Tidak ada yang luar biasa dari ceramah Modigliani kecuali bahwa itu merupakan laporan pandangan mata seorang pengamat yang netral, di saat peradaban Toba berada pada titik balik dimana tatanan dunia lama Toba terguncang oleh invasi luar.
Sebagai penggemar dan pembaca sejarah, adalah naskah ceramah ini telah memanggil saya untuk mengunjungi dan menjelajah Pulau Sibandang.
Tepatnya terdapat dua perkara pada ceramah tersebut: Perkara pertama, Modigliani dalam perjalanannya sempat berhenti singkat di sebuah pulau yang di perkenalkan kepadanya sebagai Pulau Pardopur, bahkan di terima dan di kawal oleh penguasa pulau tersebut, Ompu Raja Hutsa. Nama Pardopur sendiri adalah nama kakek dari Ompu Raja Hutsa, maka setelah zaman kolonial nama yang lebih objektif yang digunakan : Pulau Sibandang.
Perkara kedua, adalah dari naskah ceramah tersebut saya menyadari bahwa Samosir tidak sejak lama di pandang sebagai sebuah pulau. Sebelum Belanda menggali terusan di kaki gunung Pusuk Buhit, Samosir di pandang sebagai sebuah semenanjung raksasa, bukan pulau. Artinya, pada masa lampau, satu-satunya yang dianggap Pulau di Toba dengan banyak huta (benteng desa), memiliki persekutuan marga, berpenduduk signifikan, dan memiliki komoditas perkebunan dan peternakan, hanyalah satu pulau : Pulau Sibandang.

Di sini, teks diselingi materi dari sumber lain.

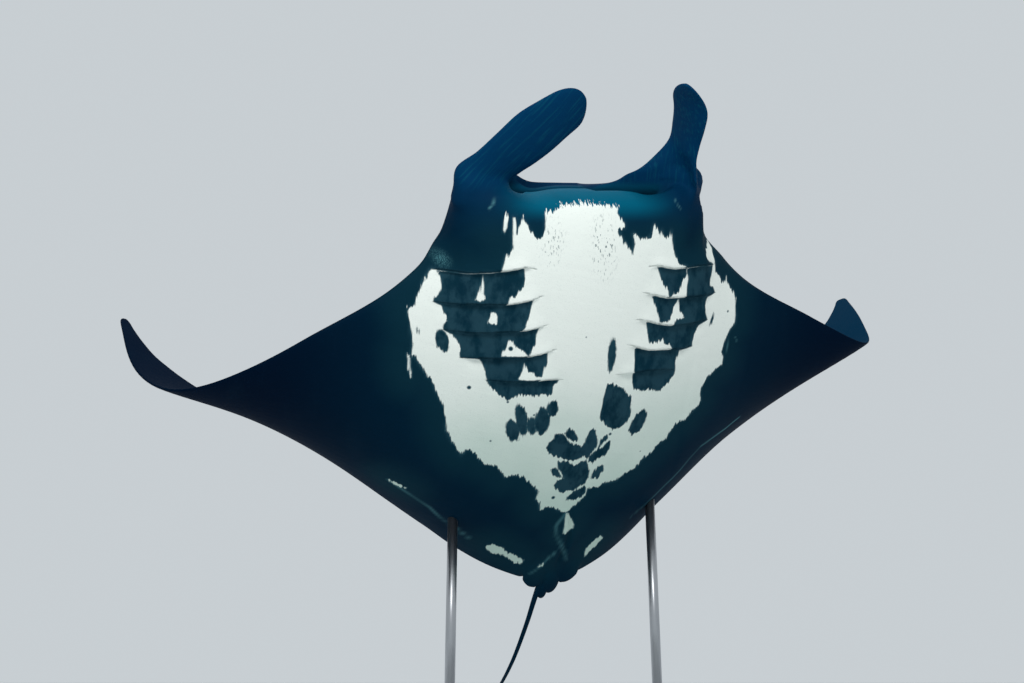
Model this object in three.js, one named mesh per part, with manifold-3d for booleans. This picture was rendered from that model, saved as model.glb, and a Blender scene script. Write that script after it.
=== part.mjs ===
// An oceanic manta ray (Mobula birostris) at life size, banking nose-up on a plain display stand.
// The animal is modelled whole in its own body axes: X to its left, Y towards the tail, Z to its
// back. The wings are drawn flat and then bent, the body is parted into its named pieces by thin
// cuts, and the whole is set on the stand. Millimetres, +Z up, origin under the middle of the base.
import * as THREE from 'three';
import { mergeVertices } from 'three/addons/utils/BufferGeometryUtils.js';
import Module from 'manifold-3d';

const wasm = await Module();
wasm.setup();

// ---------------------------------------------------------------- driving dimensions

const GAP = 0.4;                 // width of every cut between two pieces
const EVERYWHERE = 6000;         // larger than the animal, for boxes that reach right through it
const degrees = THREE.MathUtils.degToRad;

// Outline of the flat disc, as [distance from the midline, place along the body] pairs.
const HALF_SPAN = 2490;
const TIP_BACK = 410;
const FRONT_EDGE = [
  [0, -1025], [300, -1030], [480, -1050], [560, -1030], [595, -990], [610, -920], [635, -840],
  [690, -755], [785, -640], [950, -515], [1300, -345], [1750, -120], [2100, 95],
  [2200, 165], [2300, 240], [2400, 320], [2450, 360], [2475, 385], [HALF_SPAN, TIP_BACK],
];
const REAR_EDGE = [
  [0, 1060], [110, 1050], [250, 1010], [450, 945], [850, 745], [1250, 545], [1700, 410], [1900, 395],
  [2100, 365], [2200, 355], [2300, 370], [2400, 400], [2450, 420], [2475, 425], [HALF_SPAN, TIP_BACK],
];

// Thickness above and below the plane of the wings.
const BACK_HEIGHT = 262;
const BELLY_DEPTH = 205;
const WING_HALF_THICKNESS = 26;
const EDGE_HALF_THICKNESS = 4;
const LIP_HEIGHT = 24;
const CHIN_DEPTH = 78;

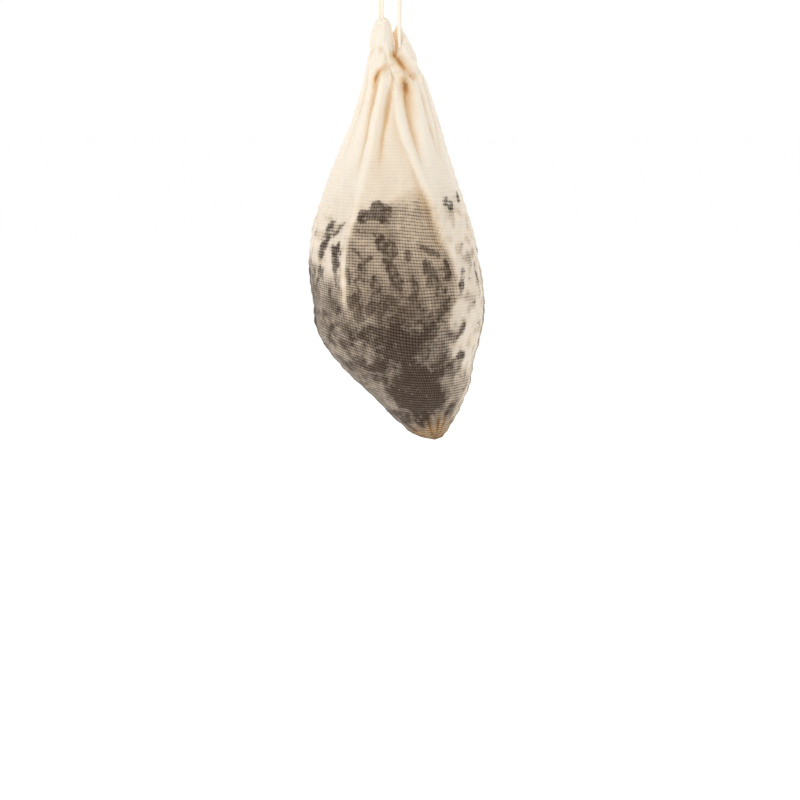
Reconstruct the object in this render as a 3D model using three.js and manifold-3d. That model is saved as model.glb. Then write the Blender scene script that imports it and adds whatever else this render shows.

Saya, istri saya, dan sahabat fotografer saya menjelajah Pulau Sibandang dengan dua cara, mendayung kayak dan trekking. Menyebrang dengan ferry ke pulau seluas 704, 85 hektar dengan penduduk sekitar 2.000 jiwa itu tidak memakan waktu sampai sepuluh menit dari kota Muara, Tapanuli Utara.